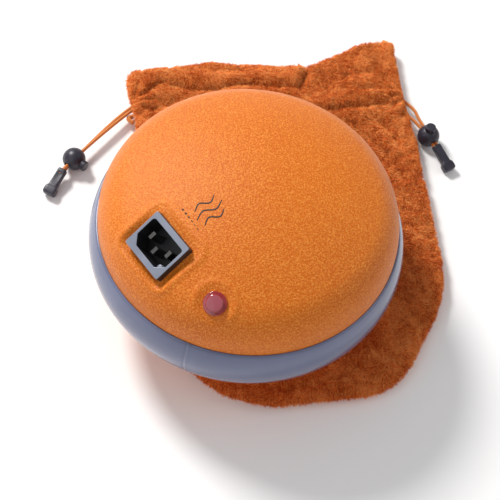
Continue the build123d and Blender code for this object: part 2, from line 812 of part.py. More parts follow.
lead_radius = lead_diameter / 2
lead_starts = [lamp_back.from_local_coords((side * lead_spacing / 2, 0, 0)) for side in (1, -1)]
lead_drop = lamp_back.z_dir * -lead_lead_out
resistor_height = rim_height + felt_top + resistor_radius + resistor_gap
resistor_start = Vector(
    lead_starts[0].X + resistor_way[0],
    lead_starts[0].Y + resistor_way[1],
    resistor_height,
)
resistor_end = resistor_start + Vector(*resistor_run)
terminal_face = terminal_out + Vector(-3, 0, terminal_thickness / 2)
above_terminal = up * lead_lead_out
tab_underside = -inlet_depth - tab_drop - tab_thickness
neutral_face = inlet_face.from_local_coords((-pin_spacing / 2, tab_reach - 1.5, tab_underside))
below_tab = inlet_face.z_dir * -7
lead_routes = [
    [lead_starts[0], lead_starts[0] + lead_drop, resistor_start],
    [
        resistor_end,
        terminal_face + above_terminal + Vector(-2, -10, 0),
        terminal_face + above_terminal,
        terminal_face,
    ],
    [
        lead_starts[1],
        lead_starts[1] + lead_drop,
        lead_starts[1] + Vector(-11, 22, -5.5),
        neutral_face + below_tab,
        neutral_face,
    ],
]
with BuildPart() as lamp_leads:
    for lead_points in lead_routes:
        tube(lead_points, lead_radius)
save(lamp_leads.part, "lamp_leads")

with BuildPart() as lamp_resistor:
    with BuildSketch(Plane(origin=resistor_start, z_dir=resistor_end - resistor_start)):
        Circle(resistor_radius)
    extrude(amount=Vector(*resistor_run).length)
save(lamp_resistor.part, "lamp_resistor")

# ---- pouch ----
# Corners as shares of the pouch's width and length, each with its own rounding. The bottom is at the front.
pouch_centre = (15.0, -84.0)
pouch_corners = [
    ((-0.02, 0.000), 55),
    ((0.37, 0.078), 42),
    ((0.502, 0.325), 90),
    ((0.386, 0.700), 60),
    ((0.326, 0.855), 30),
    ((0.293, 0.990), 5),
    ((0.205, 0.965), 9),
    ((0.050, 0.875), 12),
    ((-0.250, 0.845), 25),
    ((-0.498, 0.785), 5),
    ((-0.428, 0.640), 18),
    ((-0.455, 0.360), 60),
    ((-0.330, 0.140), 40),
]
pouch_points = [
    Vector(pouch_centre[0] + across * pouch_width, pouch_centre[1] + along * pouch_length)
    for (across, along), _ in pouch_corners
]
for panel_name, panel_foot in (("pouch_back_panel", 0.0), ("pouch_front_panel", panel_thickness)):
    with BuildPart() as pouch_panel:
        with BuildSketch(Plane.XY.offset(panel_foot)) as panel_sketch:
            with BuildLine():
                Polyline(*pouch_points, close=True)
            make_face()
            for point, (_, rounding) in zip(pouch_points, pouch_corners):
                fillet(panel_sketch.vertices().sort_by_distance(point)[0], rounding)
        extrude(amount=panel_thickness)
    save(pouch_panel.part, panel_name)


# ---- drawstrings, cord locks and cord ends ----
def ground(point, height):
    return Vector(point[0], point[1], height)


def on_edge(lower, upper, share):
    """Point of a side edge of the pouch, between two of its corners."""
    start = pouch_points[lower]
    point = start + (pouch_points[upper] - start) * share
    return point.X, point.Y


def make_lock(side, centre, along, press):
    """Ball with its button and spring: along is the string's way to the pouch, press the button's way out."""
    seat = Plane(origin=centre, x_dir=along, z_dir=press)
    string_plane = Plane(origin=centre, x_dir=seat.y_dir, z_dir=seat.x_dir)
    slot_height = string_diameter + 2 * slot_clearance
    slot_width = string_spacing + slot_height
    notch_foot = -slot_height / 2
    bore_foot = notch_foot - button_floor - button_travel - slot_clearance
    bore_radius = button_radius + button_clearance
    button_top = math.sqrt(ball_radius**2 - bore_radius**2) + button_proud
    with BuildPart() as ball:
        with Locations(seat.location):
            Sphere(ball_radius)
        with BuildSketch(seat.offset(bore_foot)):
            Circle(bore_radius)
        extrude(amount=2 * ball_radius, mode=Mode.SUBTRACT)
        with BuildSketch(string_plane):
            RectangleRounded(slot_width, slot_height, slot_height / 2.2)
        extrude(amount=2 * ball_radius, both=True, mode=Mode.SUBTRACT)
    save(ball.part, f"{side}_lock_ball")
    with BuildPart() as button:
        with BuildSketch(seat.offset(notch_foot - button_floor)):
            Circle(button_radius)
        extrude(amount=button_top - notch_foot + button_floor)
        fillet(button.edges().filter_by(GeomType.CIRCLE).sort_by(Axis(centre, press))[-1], button_radius / 6)
        with BuildSketch(string_plane):
            Rectangle(slot_width, slot_height)
        extrude(amount=2 * ball_radius, both=True, mode=Mode.SUBTRACT)
        with BuildSketch(seat.offset(notch_foot)):
            Rectangle(4 * button_radius, slot_width)
        extrude(amount=slot_height + button_travel, mode=Mode.SUBTRACT)
    save(button.part, f"{side}_lock_button")
    spring_length = button_travel + slot_clearance
    with BuildPart() as spring:
        room = spring_length - 2 * spring_wire_radius
        coil_seat = seat.offset(bore_foot + spring_wire_radius)
        coil = coil_seat.location * Helix(pitch=room / spring_turns, height=room, radius=spring_radius)
        with BuildSketch(Plane(origin=coil @ 0, z_dir=coil % 0)):
            Circle(spring_wire_radius)
        sweep(path=coil, is_frenet=True)
    save(spring.part, f"{side}_lock_spring")


def make_cord_end(side, start, direction):
    """Moulded tab over the string ends, its tip tipped down to the table."""
    length, width, thickness = cord_end_size
    with BuildPart() as cord_end:
        with BuildSketch(Plane(origin=start, x_dir=direction.cross(up), z_dir=direction)):
            RectangleRounded(width, thickness, thickness / 5)
        extrude(amount=length)
    save(cord_end.part, f"{side}_cord_end")


def tipped(direction):
    """A level direction tipped down by the cord end's tilt."""
    tilt = math.radians(cord_end_tilt)
    return direction.normalized() * math.cos(tilt) - up * math.sin(tilt)


def save_strand(name, points):
    with BuildPart() as strand:
        tube(points, string_diameter / 2)
    runs = sum((after - before).length for before, after in zip(points, points[1:]))
    print(name, "runs", round(runs, 1), "radii", [round(radius, 1) for radius in corner_radii(points)])
    save(strand.part, name)


# Left side: the two strands lie one above the other and the string is nearly straight.
left_exit = on_edge(10, 9, left_exit_share)
left_way = ground(left_ball_way, 0)
left_bend = ground(left_exit, ball_height) + ground(left_bend_way, 0)
left_centre = left_bend + left_way
left_along = left_way.normalized() * -1
left_press = left_along.cross(up)
make_lock("left", left_centre, left_along, left_press)
left_turn = left_along.rotate(Axis.Z, left_turn_angle) * -1
left_knee = left_centre - left_along * (ball_radius + cord_end_gap)
left_start = left_knee + left_turn * cord_end_gap
make_cord_end("left", left_start, tipped(left_turn))
left_offset = up * (string_spacing / 2)
for strand_name, side in (("left_string_upper", 1), ("left_string_lower", -1)):
    strand_points = [
        ground(left_exit, casing_height) + left_offset * side,
        left_bend + left_offset * side,
        left_centre + left_offset * side - left_along * (ball_radius + cord_end_gap / 2),
        left_start + tipped(left_turn) * cord_end_grip + left_offset * side,
    ]
    save_strand(strand_name, strand_points)

# Right side: the strands lie side by side and bow apart before they meet in the lock.
right_exit = on_edge(3, 4, right_exit_share)
right_way = ground(right_ball_way, 0)
right_centre = ground(right_exit, ball_height) + right_way
right_along = right_way.normalized() * -1
make_lock("right", right_centre, right_along, up)
right_start = right_centre - right_along * (ball_radius + cord_end_gap)
make_cord_end("right", right_start, tipped(right_along * -1))
right_side = right_along.cross(up)
right_bows = {"right_string_far": (1, 22.5, 4.0), "right_string_near": (-1, 20.0, 3.6)}
for strand_name, (side, bow_reach, bow) in right_bows.items():
    offset = right_side * (side * string_spacing / 2)
    strand_points = [
        ground(right_exit, casing_height) + offset,
        right_centre + right_along * bow_reach + right_side * (side * bow) - up * 0.6,
        right_centre + right_along * (ball_radius + 6.0) + offset,
        right_centre - right_along * (ball_radius + cord_end_gap / 2) + offset,
        right_start + tipped(right_along * -1) * cord_end_grip + offset,
    ]
    save_strand(strand_name, strand_points)

# The bight of each string peeps out of the casing on the other side.
for bight_name, casing_exit, bight_ways in (
    ("left_bight", left_exit, left_bights),
    ("right_bight", right_exit, right_bights),
):
    with BuildPart() as bight:
        with BuildLine() as bight_route:
            ThreePointArc(*[ground(casing_exit, panel_thickness / 2) + ground(way, 0) for way in bight_ways])
        with BuildSketch(Plane(origin=bight_route.line @ 0, z_dir=bight_route.line % 0)):
            Circle(string_diameter / 2)
        sweep(path=bight_route.wire())
    save(bight.part, bight_name)
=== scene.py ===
import json
import math
import bmesh
import bpy
import numpy as np
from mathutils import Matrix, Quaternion, Vector, noise


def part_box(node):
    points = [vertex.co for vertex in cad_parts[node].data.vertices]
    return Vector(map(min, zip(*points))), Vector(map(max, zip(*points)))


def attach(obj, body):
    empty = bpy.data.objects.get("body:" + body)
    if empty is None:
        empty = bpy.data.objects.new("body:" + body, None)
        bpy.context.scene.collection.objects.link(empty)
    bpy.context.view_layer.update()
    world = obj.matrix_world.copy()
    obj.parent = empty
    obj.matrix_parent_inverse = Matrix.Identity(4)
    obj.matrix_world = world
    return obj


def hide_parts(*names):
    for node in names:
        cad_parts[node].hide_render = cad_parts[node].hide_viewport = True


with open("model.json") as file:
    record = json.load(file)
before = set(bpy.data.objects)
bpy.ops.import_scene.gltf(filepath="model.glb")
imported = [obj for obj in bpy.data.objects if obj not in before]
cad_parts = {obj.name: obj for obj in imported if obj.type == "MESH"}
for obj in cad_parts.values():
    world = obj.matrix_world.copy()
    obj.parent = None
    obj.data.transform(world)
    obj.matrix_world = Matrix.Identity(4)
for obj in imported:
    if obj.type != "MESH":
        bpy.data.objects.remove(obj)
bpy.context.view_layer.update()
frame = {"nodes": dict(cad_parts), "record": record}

nodes = frame["nodes"]
up = Vector((0, 0, 1))


# small helpers for maths, meshes and node trees
class Wire:
    # a node socket that can stand in a sum
    def __init__(self, tree, socket):
        self.tree = tree
        self.socket = socket

    @classmethod
    def make(cls, tree, kind, settings=None, inputs=None, output=0):
        node = tree.nodes.new(kind)
        for key, value in (settings or {}).items():
            if key == "stops":
                for number, (place, colour) in enumerate(value):
                    stops = node.color_ramp.elements
                    stop = stops[number] if number < len(stops) else stops.new(place)
                    stop.position = place
                    stop.color = (*colour, 1)
            else:
                setattr(node, key, value)
        for key, value in (inputs or {}).items():
            if isinstance(value, Wire):
                tree.links.new(value.socket, node.inputs[key])
            else:
                node.inputs[key].default_value = value
        return cls(tree, node.outputs[output])

    def sum(self, operation, other, swapped=False):
        first, second = (other, self) if swapped else (self, other)
        return Wire.make(self.tree, "ShaderNodeMath", {"operation": operation}, {0: first, 1: second})

    def __add__(self, other):
        return self.sum("ADD", other)

    def __radd__(self, other):
        return self.sum("ADD", other, True)

    def __sub__(self, other):
        return self.sum("SUBTRACT", other)

    def __rsub__(self, other):
        return self.sum("SUBTRACT", other, True)

    def __mul__(self, other):
        return self.sum("MULTIPLY", other)

    def __rmul__(self, other):
        return self.sum("MULTIPLY", other, True)


def smooth(value, low, high):
    # 0 below low, 1 above high, rounded between
    share = np.clip((value - low) / (high - low), 0, 1)
    return share * share * (3 - 2 * share)


def bump(value, width):
    return np.exp(-(value / width) ** 2)


def waves(points, size, seed=0.0):
    # soft noise between about -1 and 1 at points in metres
    level = seed * 1.7
    return np.array([noise.noise(Vector((p[0] / size + seed, p[1] / size - seed, level))) for p in points])


def meshPiece(name, points, faces, material, body):
    mesh = bpy.data.meshes.new(name)
    mesh.from_pydata([tuple(p) for p in points], [], [tuple(f) for f in faces])
    mesh.validate()
    mesh.shade_smooth()
    piece = bpy.data.objects.new(name, mesh)
    bpy.context.scene.collection.objects.link(piece)
    mesh.materials.append(material)
    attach(piece, body)
    return piece


def gridFaces(rows, columns, closedRows=False, start=0):
    # quads between rows of points, each row a ring of columns
    faces = []
    for row in range(rows if closedRows else rows - 1):
        after = (row + 1) % rows
        for column in range(columns):
            right = (column + 1) % columns
            faces.append((
                start + row * columns + column,
                start + row * columns + right,
                start + after * columns + right,
                start + after * columns + column,
            ))
    return faces


def fixNormals(piece):
    shape = bmesh.new()
    shape.from_mesh(piece.data)
    bmesh.ops.remove_doubles(shape, verts=shape.verts, dist=1e-7)
    loose = [edge for edge in shape.edges if not edge.link_faces]
    bmesh.ops.delete(shape, geom=loose, context="EDGES")
    bmesh.ops.recalc_face_normals(shape, faces=shape.faces)
    shape.to_mesh(piece.data)
    shape.free()
    return piece


def turned(name, profile, origin, axis, side, steps, material, body, shift=None):
    # closed profile of (radius, height) turned about an axis
    across = axis.cross(side)
    points = []
    for radius, height in profile:
        for step in range(steps):
            angle = 2 * math.pi * step / steps
            reach = radius + (shift(angle, height) if shift else 0)
            way = side * math.cos(angle) + across * math.sin(angle)
            points.append(origin + way * reach + axis * height)
    faces = gridFaces(len(profile), steps, closedRows=True)
    return fixNormals(meshPiece(name, points, faces, material, body))


def arc(centre, radius, first, last, count):
    # points of a circular arc, from first to last degrees
    angles = np.radians(np.linspace(first, last, count))
    return [(centre[0] + radius * math.cos(a), centre[1] + radius * math.sin(a)) for a in angles]


def rounded(width, height, corner, count):
    # rounded rectangle, counterclockwise, count points to each corner
    points = []
    for number, (sideX, sideY) in enumerate(((1, -1), (1, 1), (-1, 1), (-1, -1))):
        centre = (sideX * (width / 2 - corner), sideY * (height / 2 - corner))
        points += arc(centre, corner, 90 * number - 90, 90 * number, count)
    return points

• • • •

WHAT TO DO: Begin at the line that has "# The bight", stop after the line that has "before = set(bpy.data.objects)", and repeat exactly those lines, nothing more.

EXERCISE ANSWER:
# The bight of each string peeps out of the casing on the other side.
for bight_name, casing_exit, bight_ways in (
    ("left_bight", left_exit, left_bights),
    ("right_bight", right_exit, right_bights),
):
    with BuildPart() as bight:
        with BuildLine() as bight_route:
            ThreePointArc(*[ground(casing_exit, panel_thickness / 2) + ground(way, 0) for way in bight_ways])
        with BuildSketch(Plane(origin=bight_route.line @ 0, z_dir=bight_route.line % 0)):
            Circle(string_diameter / 2)
        sweep(path=bight_route.wire())
    save(bight.part, bight_name)
=== scene.py ===
import json
import math
import bmesh
import bpy
import numpy as np
from mathutils import Matrix, Quaternion, Vector, noise


def part_box(node):
    points = [vertex.co for vertex in cad_parts[node].data.vertices]
    return Vector(map(min, zip(*points))), Vector(map(max, zip(*points)))


def attach(obj, body):
    empty = bpy.data.objects.get("body:" + body)
    if empty is None:
        empty = bpy.data.objects.new("body:" + body, None)
        bpy.context.scene.collection.objects.link(empty)
    bpy.context.view_layer.update()
    world = obj.matrix_world.copy()
    obj.parent = empty
    obj.matrix_parent_inverse = Matrix.Identity(4)
    obj.matrix_world = world
    return obj


def hide_parts(*names):
    for node in names:
        cad_parts[node].hide_render = cad_parts[node].hide_viewport = True


with open("model.json") as file:
    record = json.load(file)
before = set(bpy.data.objects)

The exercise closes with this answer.